The Fearless Weirdness of Comedian Rory Scovel
WHY YOU SHOULD CARE
You probably haven’t laughed enough today. If you have, please don’t rub it in our faces.
By Jim Knipfel
First time I saw Rory Scovel, he did his entire routine with just the lightest hint of a German accent. There didn’t seem anything strange or outrageous or put on about it, he wasn’t making Nazi jokes or anything, so I came away thinking, obviously enough, he was a German. It was no big deal. “Rory” wasn’t the kind of name you’d usually expect to find attached to a German, but hey, in this day and age with all the global media and what have you, who knows? The next time I saw him he did his entire act as an equally believable good ol’ boy. Having forgotten the German and not connecting the names, I figured I was seeing an honest to goodness (and extremely funny) redneck comedian.

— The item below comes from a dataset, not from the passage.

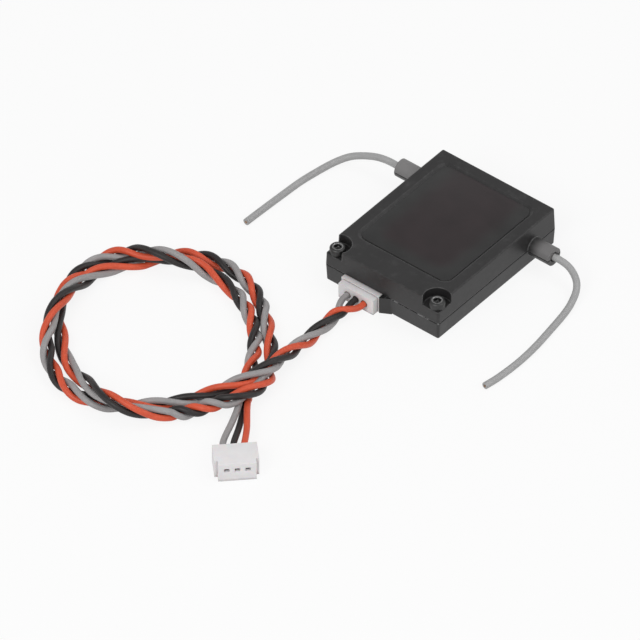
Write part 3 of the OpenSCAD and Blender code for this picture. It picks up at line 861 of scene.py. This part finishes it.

Then a couple times I saw him morph into a loud developmentally disabled man, though admittedly that usually only happened when he was mocking his sometime partner, comic Jon Dore. Funny thing is, I saw him perform as all those characters long before finally seeing him do an act in what I’m guessing (but only guessing) was his actual voice. Even then it was a completely different kind of act, this time complete with piano accompaniment. Point being, I guess, that with Rory Scovel you never know exactly what or who you’re going to get.
Scovel as himself curses more and isn’t afraid to venture into the world of bodily functions.
The interesting thing is, and Scovel deserves credit for this, all those characters approach comedy in a different way. The German is calm, philosophical, even scientific (“Ever think about energy? Where it comes from, how it works, who started it?”). The good ol’ boy seems fairly naïve but good-hearted, though he can get awfully confused and angry when confronted with life’s assorted bafflements, like Lunchables or seeing the moon in the sky when it’s still daylight. The retarded man is, well, he’s kinda like one of the Gumbys. And Scovel himself is more wide-ranging and more on a par with what we’ve come to expect in terms of contemporary stand-up, which I guess means he curses more than the others and isn’t afraid to venture into the world of bodily functions if need be.
Scovel was raised in Greenville, South Carolina, and began his stand-up career after moving to Washington, D.C., then New York for a spell before settling in Los Angeles. In recent years he’s been making assorted forays into television and film acting, which only makes sense given the array of roles he took on as a comedian.
The question is: Who is the real Rory Scovel, anyway? Maybe it simply doesn’t matter.